__GIVEN TASK__. Reproduce all of the material exactly as shown.

>> start

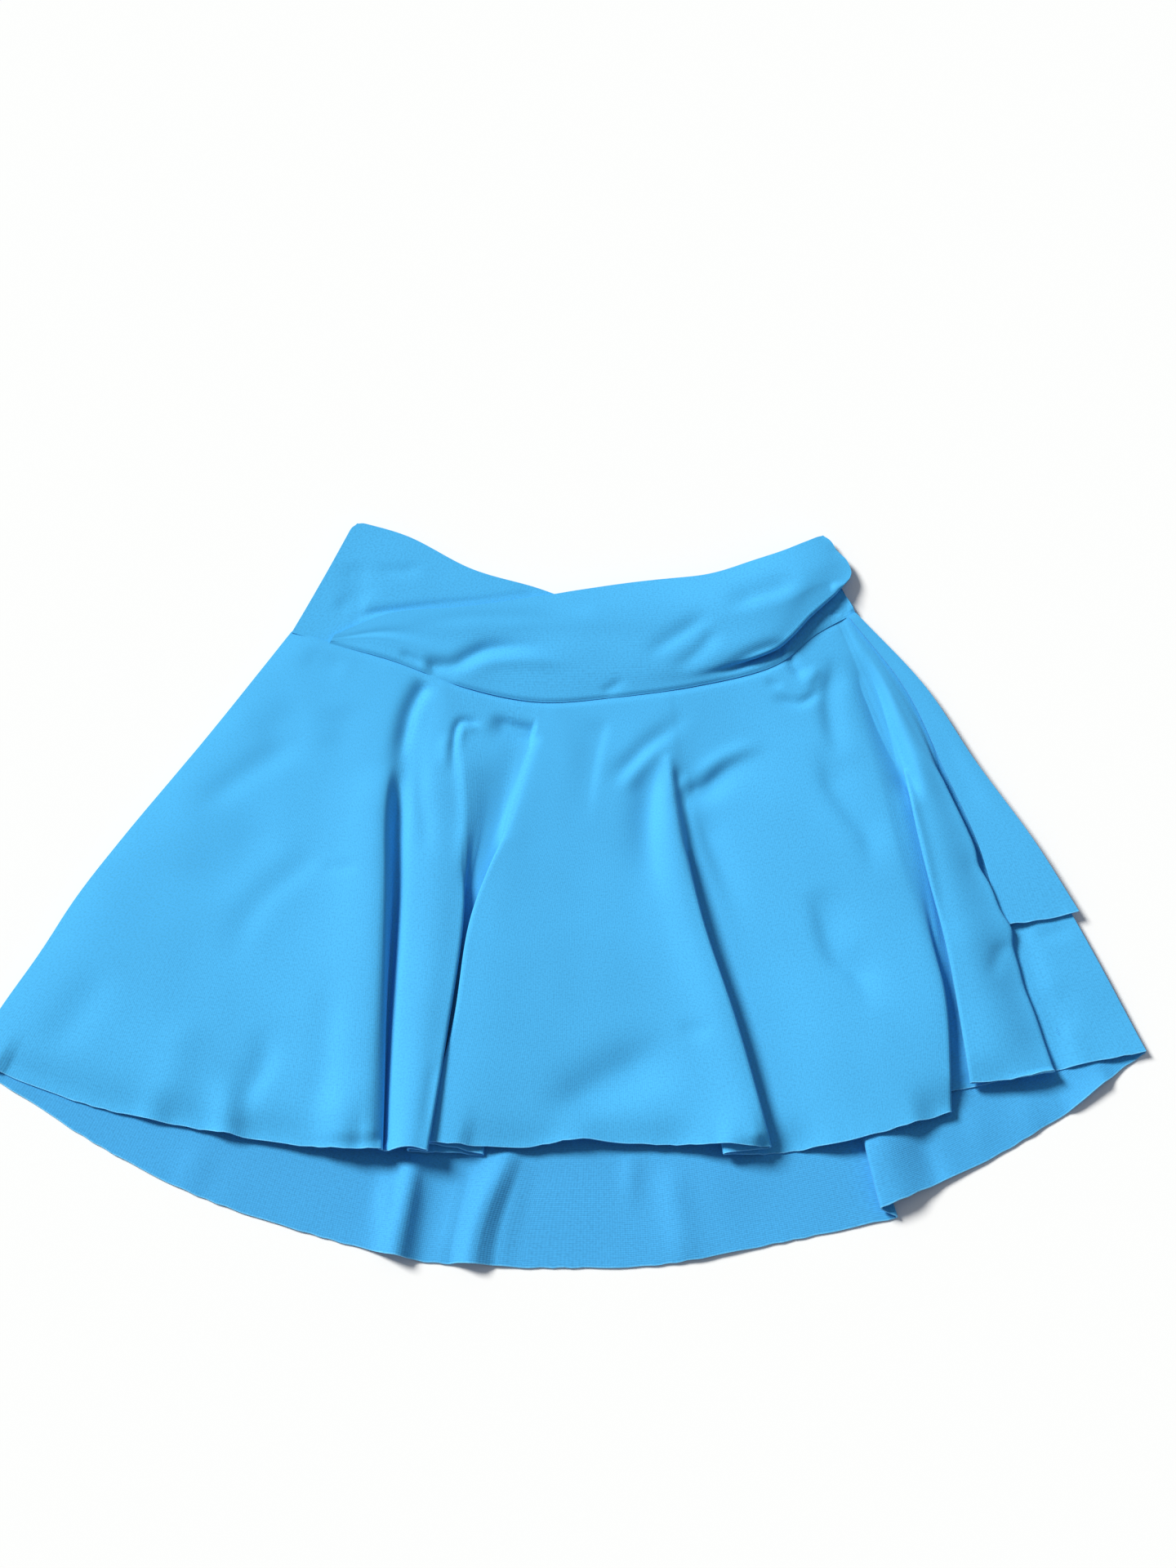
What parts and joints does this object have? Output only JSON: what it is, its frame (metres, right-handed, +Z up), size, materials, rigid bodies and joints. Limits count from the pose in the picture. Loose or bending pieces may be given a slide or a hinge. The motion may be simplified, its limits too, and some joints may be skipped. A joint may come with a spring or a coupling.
{
  "type": "flared skirt",
  "caption": "Sky-blue flared mini skirt with a wide crossover yoke, laid flat, its front folded into flutes over the longer back.",
  "frame": {"origin": "centre of the overall box, on the surface the skirt lies on", "axes": "+X along the hem towards the skirt's right side as laid, +Y from the hem up to the waist, +Z up from the surface"},
  "size_m": [0.7061, 0.4778, 0.0182],
  "materials": {
    "knit": "matte smooth dense knit, sky blue"
  },
  "bodies": {
    "root": {"skirt_back": "knit", "skirt_front": "knit", "side_short_layer": "knit", "yoke_back": "knit", "yoke_front_under": "knit", "yoke_front_over": "knit"}
  },
  "joints": []
}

>> end

__WRITTEN RESPONSE__.
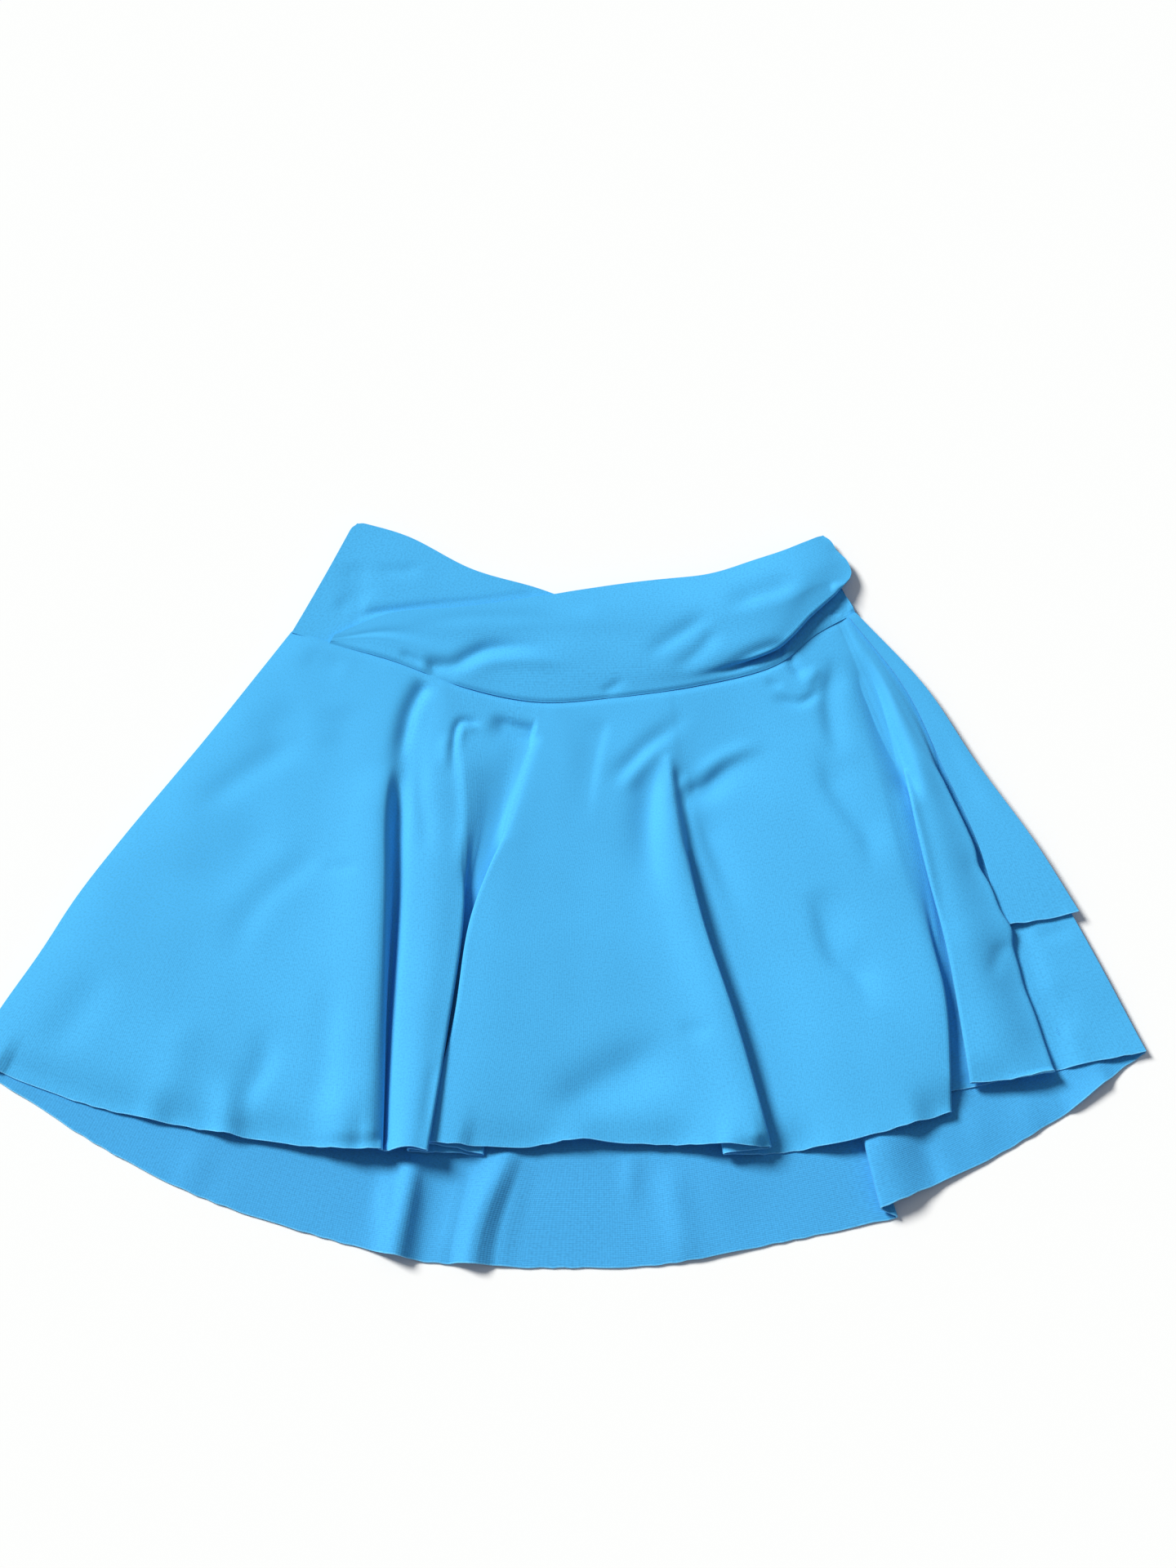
What parts and joints does this object have? Output only JSON: what it is, its frame (metres, right-handed, +Z up), size, materials, rigid bodies and joints. Limits count from the pose in the picture. Loose or bending pieces may be given a slide or a hinge. The motion may be simplified, its limits too, and some joints may be skipped. A joint may come with a spring or a coupling.
{
  "type": "flared skirt",
  "caption": "Sky-blue flared mini skirt with a wide crossover yoke, laid flat, its front folded into flutes over the longer back.",
  "frame": {"origin": "centre of the overall box, on the surface the skirt lies on", "axes": "+X along the hem towards the skirt's right side as laid, +Y from the hem up to the waist, +Z up from the surface"},
  "size_m": [0.7061, 0.4778, 0.0182],
  "materials": {
    "knit": "matte smooth dense knit, sky blue"
  },
  "bodies": {
    "root": {"skirt_back": "knit", "skirt_front": "knit", "side_short_layer": "knit", "yoke_back": "knit", "yoke_front_under": "knit", "yoke_front_over": "knit"}
  },
  "joints": []
}